Curvature-sensing and generation by membrane proteins: a review

TL;DR

This review summarizes recent theoretical advances in understanding how membrane proteins sense and generate curvature, highlighting models, simulations, and the roles of various protein structures in membrane remodeling.

Contribution

It provides a comprehensive overview of mean-field theories, simulation results, and the effects of protein structures on membrane curvature, integrating recent developments in the field.

Findings

Mean-field theories describe protein binding and membrane deformation.

Hydrophobic insertions influence membrane bending energy.

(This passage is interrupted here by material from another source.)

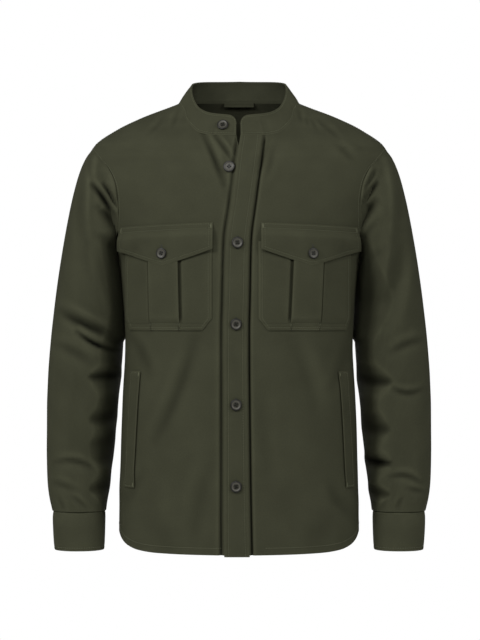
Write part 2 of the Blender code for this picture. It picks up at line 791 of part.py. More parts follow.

Anisotropic proteins like BAR domains contribute to curvature sensing.

Abstract

Membrane proteins are crucial in regulating biomembrane shapes and controlling the dynamic changes in membrane morphology during essential cellular processes. These proteins can localize to regions with their preferred curvatures (curvature sensing) and induce localized membrane curvature. Thus, this review describes the recent theoretical development in membrane remodeling performed by membrane proteins. The mean-field theories of protein binding and the resulting membrane deformations are reviewed. The effects of hydrophobic insertions on the area-difference elasticity energy and that of intrinsically disordered protein domains on the membrane bending energy are discussed. For the crescent-shaped proteins, such as Bin/Amphiphysin/Rvs superfamily proteins, anisotropic protein bending energy and orientation-dependent excluded volume significantly contribute to curvature sensing and generation. Moreover, simulation studies of membrane deformations caused by protein binding are reviewed, including domain formation, budding, and tubulation.